I have to share a bias, too, in the direction of students learning deep inquiry, pursuing self-knowledge, and striving toward inner knowing. I find that these qualities, or habits, or behaviors, or awarenesses, once internalized and owned, will become part of one's core way of being in the world. That is huge. They then filter, transform, and potentiate subsequent life experiences, acquired skills and accumulated knowledge.

So while it is good to know that transformacion is the Spanish word for transformation, and that it has a French etymology, it is better to know what true transformation is, and better again to have experienced it oneself.

What would the difference in experience be between someone who works through an advanced degree in Counseling Psychology without having really done much self-inquiry, but is highly successful in academics, versus someone who has a deep sense of who they are, what values they hold most closely to their heart, and who has experienced deeply some of the slings and arrows of outrageous fortune, and the joy on the healing side of it all?

We can focus on education that will help you get a job. We can also focus on making sure that you become the kind of person who brings greater inner depth and inner knowing both to your job/career seeking, and to being the most evolved and conscious Counseling Psychologist (or whatever) you can be, once you arrive there.

I was an English major, and that fact changed my life forever, in the profoundest of ways. Spending years cultivating a relationship with Shakespeare and Joyce, with beauty and creativity, and with my own developing psychology as it cascaded through and over the literature, was priceless. Transformation beyond articulation. And though I was a teaching assistant one year at UC Santa Barbara, I never otherwise directly "got a job" from that education.

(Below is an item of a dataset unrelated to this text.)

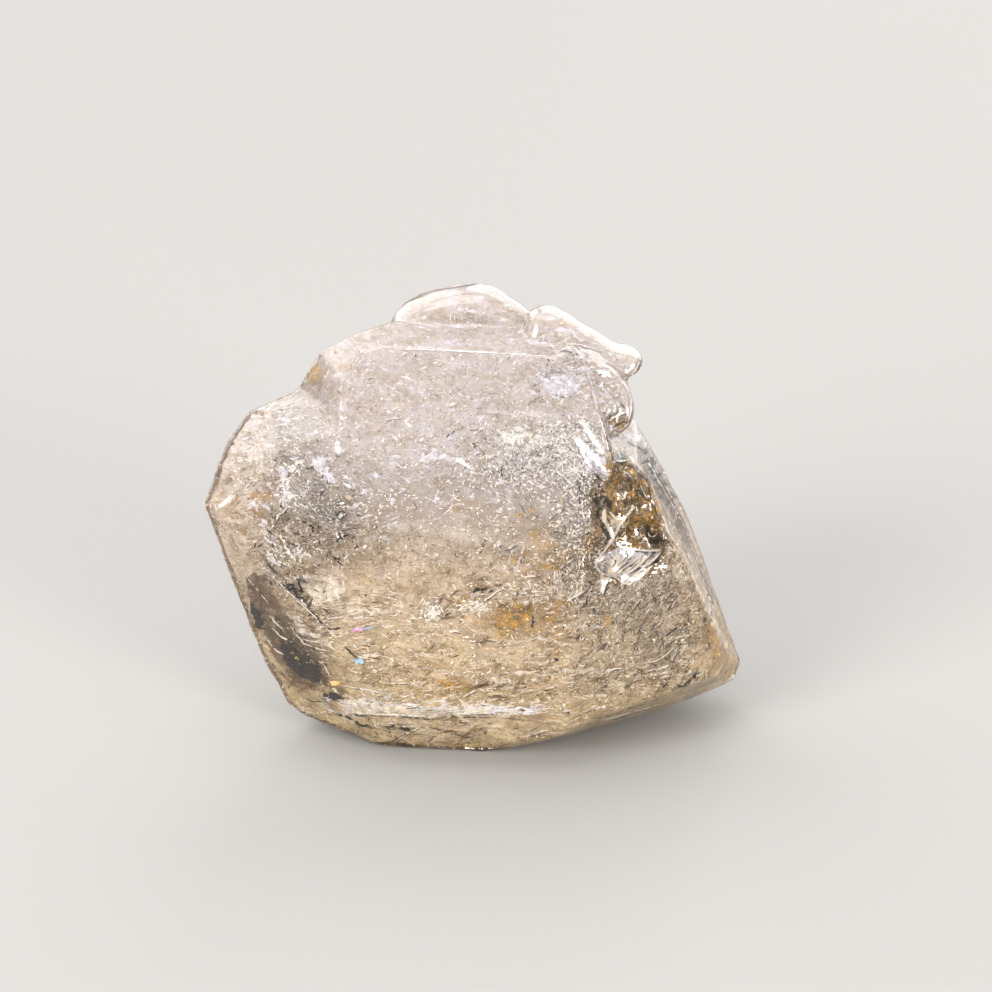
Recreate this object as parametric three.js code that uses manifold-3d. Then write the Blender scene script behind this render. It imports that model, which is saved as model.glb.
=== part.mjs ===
// A skeletal quartz crystal, one grown piece: a thick, shield-shaped body that leans back a little, with a
// second growth stage stacked on its upper half. The second stage ends in rounded lips and a pointed tongue
// that hang over a rough pit on the right, and the back keeps the stepped hollow of a skeletal face.
// Millimetres, +Z up. The viewer stands on the -Y side. It rests on a small flat spot at height 0.
// A way to look is a compass bearing and a lift: compass 0 is right (+X), 90 is back (+Y) and -90 is front,
// and lift is the angle above the horizon.

import * as THREE from "three";
import { mergeVertices } from "three/addons/utils/BufferGeometryUtils.js";
import Module from "manifold-3d";

const wasm = await Module();
wasm.setup();

const degrees = THREE.MathUtils.degToRad;
const at = (x, y, z) => new THREE.Vector3(x, y, z);

// The widest outline of each growth stage, as corners that run left, bottom, right, top. front and back say
// how far the face before and the face behind the edge to the next corner turn to the viewer and away.
const SHIELD_RIM = [
  { name: "left tip", corner: at(-23.9, -5.0, 22.4), front: 50, back: 38 },
  { name: "left waist", corner: at(-20.8, -4.7, 12.6), front: 52, back: 36 },
  { name: "left ankle", corner: at(-18.8, -4.3, 7.0), front: 54, back: 30 },
  { name: "left foot", corner: at(-16.8, -4.0, 2.4), front: 46, back: 4 },
  { name: "left toe", corner: at(-15.4, -4.6, 1.6), front: 42, back: -1 },
  { name: "chin left", corner: at(-8.2, -8.2, 0.3), front: 60, back: -9 },
  { name: "chin right", corner: at(1.1, -9.0, 0), front: 30, back: -3 },
  { name: "sole", corner: at(8.9, -5.7, 0.1), front: 30, back: -3 },
  { name: "right sole", corner: at(14.5, -3.3, 0.7), front: 33, back: -1 },
  { name: "right toe", corner: at(19.9, -1.4, 2.0), front: 35, back: 6 },
  { name: "right foot", corner: at(23.9, 0, 3.1), front: 30, back: 40 },
  { name: "right tip", corner: at(24.5, 0, 4.9), front: 9, back: 34 },
  { name: "right waist", corner: at(19.2, 1.0, 19.6), front: 10, back: 26 },
  { name: "right shoulder", corner: at(14.6, 2.0, 27.8), front: 15, back: 30 },
  { name: "top right", corner: at(7.9, 3.0, 32.3), front: 20, back: 30 },
  { name: "top left", corner: at(-6.5, 3.0, 32.3), front: 12, back: 30 },
  { name: "step", corner: at(-15.5, 3.0, 30.3), front: 14, back: 34 },
  { name: "left shoulder", corner: at(-20.1, 1.0, 28.9), front: 40, back: 36 },
  { name: "left elbow", corner: at(-21.9, -1.5, 27.1), front: 44, back: 36 },
];
const CAP_RIM = [
  { name: "step", corner: at(-15.8, 3.0, 30.1), front: 34, back: 30 },
  { name: "left root", corner: at(-12.0, -3.6, 25.4), front: 66, back: 20 },
  { name: "middle root", corner: at(-2.5, -5.6, 21.8), front: 68, back: 20 },
  { name: "right root", corner: at(9.6, -5.2, 23.6), front: 50, back: 20 },
  { name: "right step", corner: at(12.9, -2.0, 28.3), front: 24, back: 35 },
  { name: "right side", corner: at(13.6, 0, 30.4), front: 30, back: 30 },
  { name: "right lip", corner: at(13.6, 2.0, 32.2), front: 24, back: 30 },
  { name: "right crest", corner: at(12.6, 4.0, 34.6), front: 16, back: 28 },
  { name: "crest", corner: at(9.2, 5.0, 36.6), front: 14, back: 28 },
  { name: "top", corner: at(6.6, 5.0, 37.4), front: 17, back: 28 },
  { name: "left crest", corner: at(-7.3, 4.0, 36.4), front: 22, back: 26 },
  { name: "left top", corner: at(-11.3, 3.0, 35.4), front: 30, back: 30 },
  { name: "left step", corner: at(-13.8, 3.0, 33.9), front: 34, back: 30 },
];

// The broad faces, each by a point on it and the way it looks.
const SHIELD_FACES = [
  { name: "table", point: at(0, 0, 0), compass: 0, lift: -90 },
  { name: "lower front", point: at(0, -12.2, 4.8), compass: -96, lift: 12 },
  { name: "upper front", point: at(0, -9.2, 20), compass: -93, lift: 32 },
  { name: "front right", point: at(9.5, -11.3, 10), compass: -64, lift: 5 },
  { name: "back", point: at(0, 13.5, 16), compass: 93, lift: 6 },
  { name: "back upper", point: at(0, 12.0, 26), compass: 86, lift: 38 },
  { name: "back lower", point: at(0, 12.6, 7), compass: 96, lift: -40 },
  { name: "back left", point: at(-14, 9.0, 16), compass: 128, lift: 4 },
  { name: "back right", point: at(14, 9.5, 14), compass: 52, lift: 2 },
];
const CAP_FACES = [
  { name: "front", point: at(0, -8.9, 21), compass: -92, lift: 34 },
  { name: "crest front", point: at(0, -0.6, 34.5), compass: -86, lift: 72 },
  { name: "back", point: at(0, 11.0, 30), compass: 88, lift: 24 },
];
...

Then again, the way the experience taught me to write and think and question and enjoy the richness of the human experience, probably got me into graduate school in psychology. It also probably relates significantly to my being in the president's role. So I guess one point is that some educational regimens, based more in inner knowing, inner development and emotional intelligence, may very well "lead to a job" or career, but perhaps not in the linear way we tend to think about it. You may head out to Arjuna's battlefield and end up trout fishing in America. But the Gita's timeless teachings transfer pretty well across environments and over serial careers. The time would not have been wasted, though you never got hired to teach Comp Lit.

Of course there are no definitive answers to what educational recipe best fits an entire populace, nor even one person. It's all worth some good, deep reflection, anyway.

I understand the recent increased volume in the call for education leading to jobs. I know the language of measurables, deliverables, outcomes and evidence. I just happen to believe there is a much less measurable and infinitely less effable world of processes and outcomes that we can too easily dismiss and discount because it is harder to see.

Reminds me of the kid looking for his lost quarter at night, not on the street where it was lost, but on the street with better light.